- [What needs to be done] Beginning with the first line below, please repeat the material exactly, ending with the line that includes "return eyePoint + ray * ((y".
********************
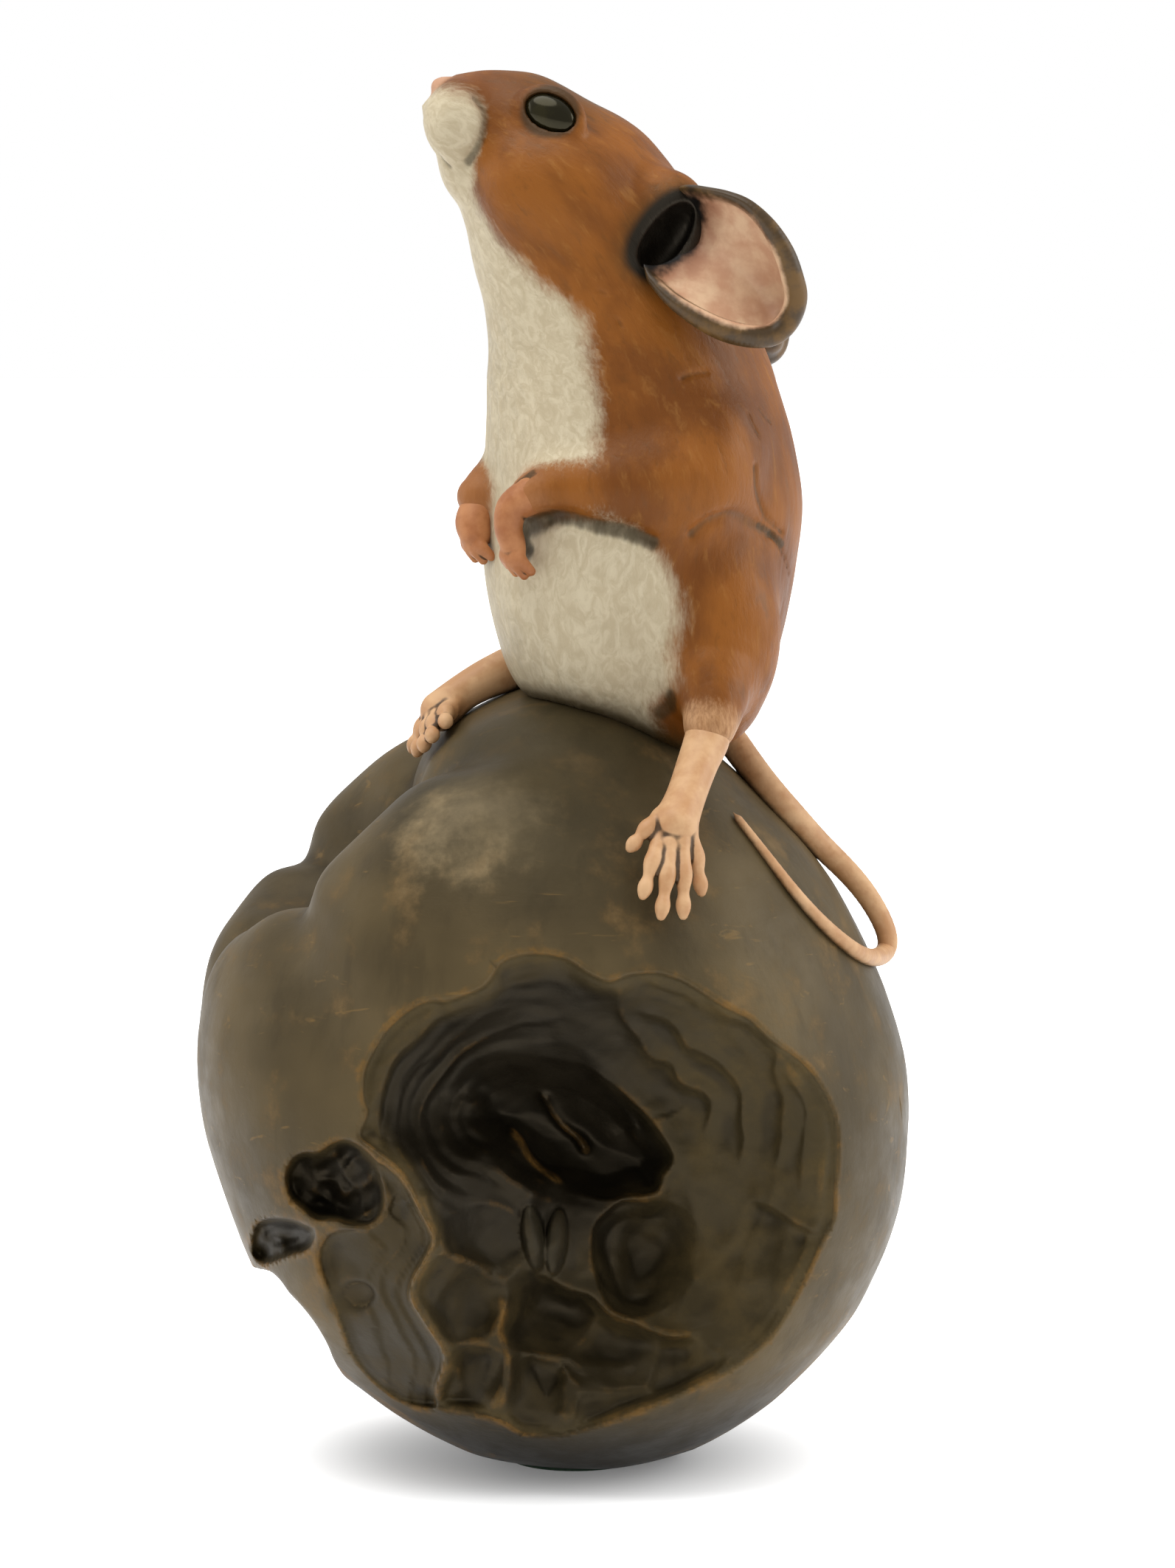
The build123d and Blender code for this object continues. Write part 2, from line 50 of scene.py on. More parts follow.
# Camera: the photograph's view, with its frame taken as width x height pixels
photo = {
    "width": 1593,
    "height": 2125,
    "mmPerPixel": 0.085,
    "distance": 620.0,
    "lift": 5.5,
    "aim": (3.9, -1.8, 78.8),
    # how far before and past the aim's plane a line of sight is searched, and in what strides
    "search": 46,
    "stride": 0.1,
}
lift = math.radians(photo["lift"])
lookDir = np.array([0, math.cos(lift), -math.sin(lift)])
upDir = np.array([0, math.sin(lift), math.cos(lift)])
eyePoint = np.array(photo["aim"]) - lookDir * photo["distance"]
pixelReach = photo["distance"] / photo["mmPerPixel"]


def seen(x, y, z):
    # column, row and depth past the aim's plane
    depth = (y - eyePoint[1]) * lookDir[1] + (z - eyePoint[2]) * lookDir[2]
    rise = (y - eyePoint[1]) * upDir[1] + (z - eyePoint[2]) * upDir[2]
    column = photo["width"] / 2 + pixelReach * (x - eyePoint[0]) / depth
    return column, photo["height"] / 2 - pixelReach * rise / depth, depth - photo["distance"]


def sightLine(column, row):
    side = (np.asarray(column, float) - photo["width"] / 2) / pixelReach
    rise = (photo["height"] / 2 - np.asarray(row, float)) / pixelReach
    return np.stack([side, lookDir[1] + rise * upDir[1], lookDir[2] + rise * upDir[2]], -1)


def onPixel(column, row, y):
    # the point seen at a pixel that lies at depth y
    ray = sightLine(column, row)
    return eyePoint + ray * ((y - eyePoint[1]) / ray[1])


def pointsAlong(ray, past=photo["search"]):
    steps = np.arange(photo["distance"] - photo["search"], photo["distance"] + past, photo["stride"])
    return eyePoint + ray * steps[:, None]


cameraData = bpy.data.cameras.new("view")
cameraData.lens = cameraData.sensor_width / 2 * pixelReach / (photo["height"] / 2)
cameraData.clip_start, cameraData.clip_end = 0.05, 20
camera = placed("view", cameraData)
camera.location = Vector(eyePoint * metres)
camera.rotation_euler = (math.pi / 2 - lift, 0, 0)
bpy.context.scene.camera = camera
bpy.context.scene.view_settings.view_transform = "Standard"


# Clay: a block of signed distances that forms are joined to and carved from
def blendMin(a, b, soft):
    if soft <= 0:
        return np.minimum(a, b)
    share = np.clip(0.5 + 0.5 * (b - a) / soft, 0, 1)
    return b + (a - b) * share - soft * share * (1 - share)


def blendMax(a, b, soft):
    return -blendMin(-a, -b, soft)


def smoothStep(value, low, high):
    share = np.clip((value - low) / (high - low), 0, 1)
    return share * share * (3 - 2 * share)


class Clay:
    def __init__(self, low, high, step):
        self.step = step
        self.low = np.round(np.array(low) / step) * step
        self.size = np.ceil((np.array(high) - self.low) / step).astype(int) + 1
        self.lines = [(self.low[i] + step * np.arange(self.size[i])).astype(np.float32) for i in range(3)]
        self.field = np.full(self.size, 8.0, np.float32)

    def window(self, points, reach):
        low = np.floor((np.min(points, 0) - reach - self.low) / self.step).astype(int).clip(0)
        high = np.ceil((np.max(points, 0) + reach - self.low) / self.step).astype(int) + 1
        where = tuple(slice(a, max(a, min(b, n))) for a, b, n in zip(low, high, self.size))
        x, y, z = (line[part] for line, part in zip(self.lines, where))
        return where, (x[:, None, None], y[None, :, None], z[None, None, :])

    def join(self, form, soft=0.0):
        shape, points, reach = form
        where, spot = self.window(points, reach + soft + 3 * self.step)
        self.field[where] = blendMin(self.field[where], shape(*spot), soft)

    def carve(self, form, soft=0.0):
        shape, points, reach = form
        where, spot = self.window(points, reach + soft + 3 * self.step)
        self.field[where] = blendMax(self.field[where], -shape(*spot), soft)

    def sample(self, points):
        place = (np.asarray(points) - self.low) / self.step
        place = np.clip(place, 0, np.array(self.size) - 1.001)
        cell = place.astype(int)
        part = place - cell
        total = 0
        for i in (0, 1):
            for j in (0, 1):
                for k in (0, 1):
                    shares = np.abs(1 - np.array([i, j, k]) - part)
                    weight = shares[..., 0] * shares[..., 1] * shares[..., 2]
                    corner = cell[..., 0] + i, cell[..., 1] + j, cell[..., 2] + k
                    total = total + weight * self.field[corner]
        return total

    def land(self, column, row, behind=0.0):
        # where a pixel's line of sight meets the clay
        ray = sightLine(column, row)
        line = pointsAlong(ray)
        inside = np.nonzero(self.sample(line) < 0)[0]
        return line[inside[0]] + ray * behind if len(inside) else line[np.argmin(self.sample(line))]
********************
- [The result]
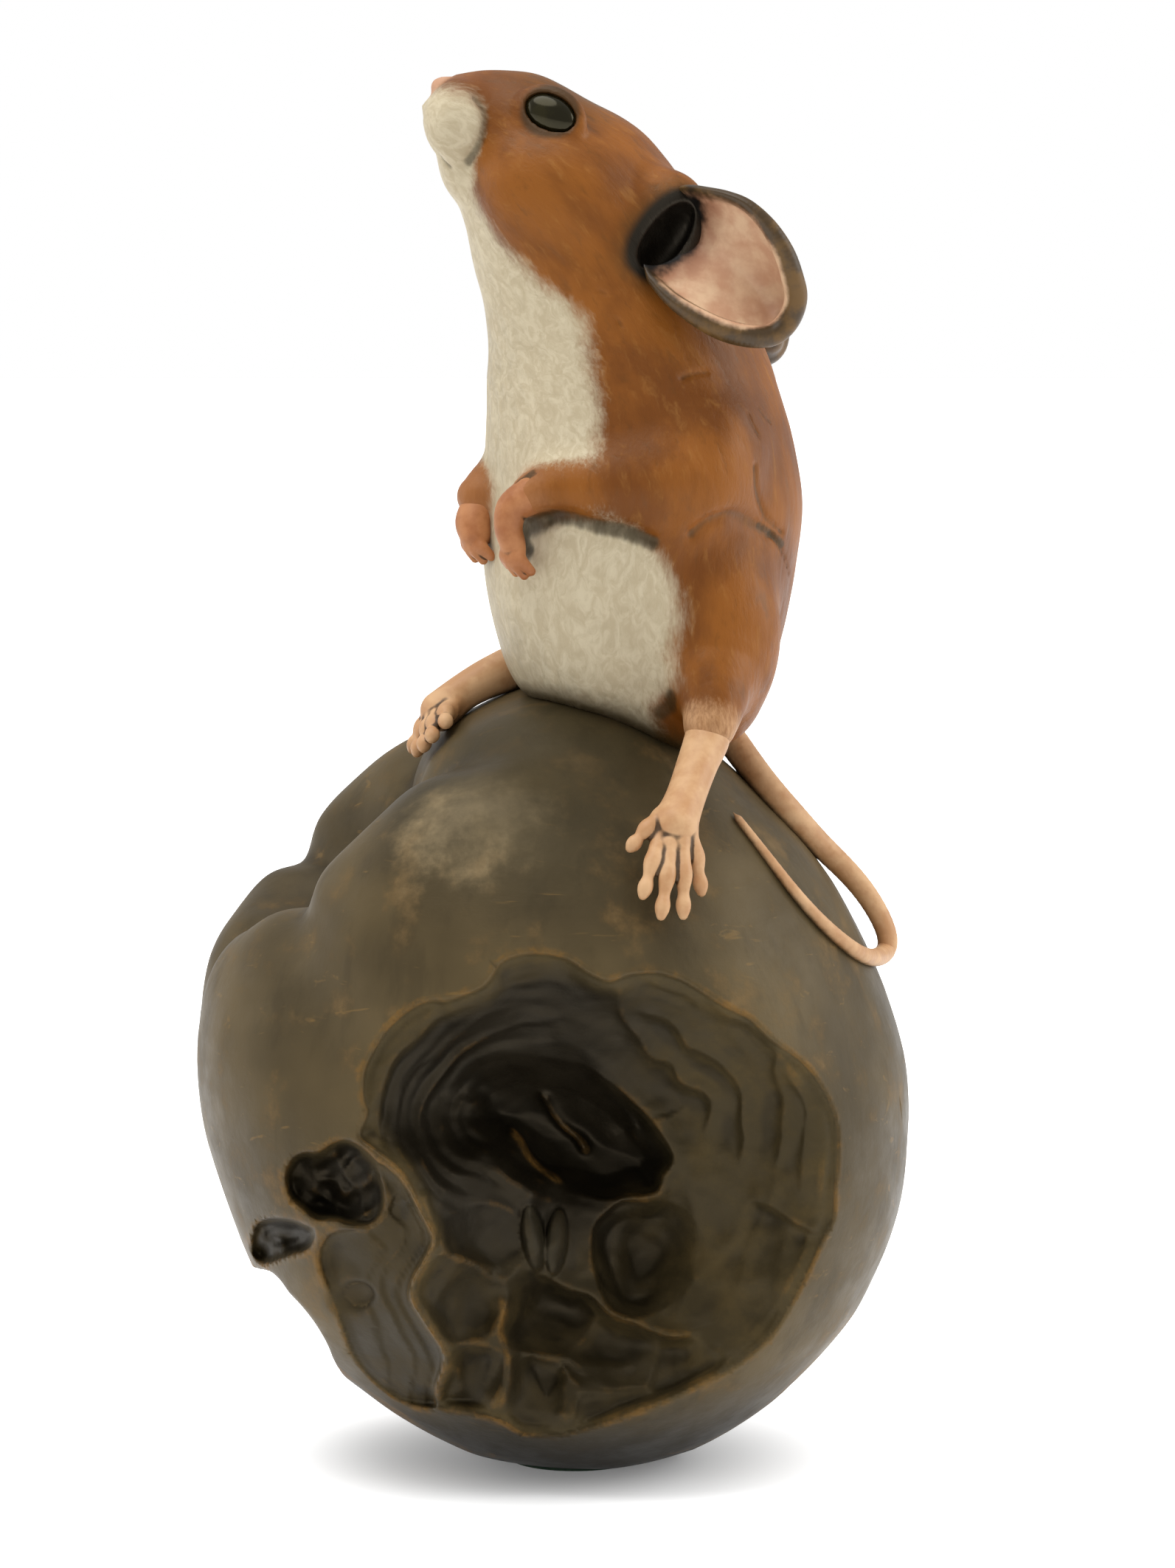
The build123d and Blender code for this object continues. Write part 2, from line 50 of scene.py on. More parts follow.
# Camera: the photograph's view, with its frame taken as width x height pixels
photo = {
    "width": 1593,
    "height": 2125,
    "mmPerPixel": 0.085,
    "distance": 620.0,
    "lift": 5.5,
    "aim": (3.9, -1.8, 78.8),
    # how far before and past the aim's plane a line of sight is searched, and in what strides
    "search": 46,
    "stride": 0.1,
}
lift = math.radians(photo["lift"])
lookDir = np.array([0, math.cos(lift), -math.sin(lift)])
upDir = np.array([0, math.sin(lift), math.cos(lift)])
eyePoint = np.array(photo["aim"]) - lookDir * photo["distance"]
pixelReach = photo["distance"] / photo["mmPerPixel"]


def seen(x, y, z):
    # column, row and depth past the aim's plane
    depth = (y - eyePoint[1]) * lookDir[1] + (z - eyePoint[2]) * lookDir[2]
    rise = (y - eyePoint[1]) * upDir[1] + (z - eyePoint[2]) * upDir[2]
    column = photo["width"] / 2 + pixelReach * (x - eyePoint[0]) / depth
    return column, photo["height"] / 2 - pixelReach * rise / depth, depth - photo["distance"]


def sightLine(column, row):
    side = (np.asarray(column, float) - photo["width"] / 2) / pixelReach
    rise = (photo["height"] / 2 - np.asarray(row, float)) / pixelReach
    return np.stack([side, lookDir[1] + rise * upDir[1], lookDir[2] + rise * upDir[2]], -1)


def onPixel(column, row, y):
    # the point seen at a pixel that lies at depth y
    ray = sightLine(column, row)
    return eyePoint + ray * ((y - eyePoint[1]) / ray[1])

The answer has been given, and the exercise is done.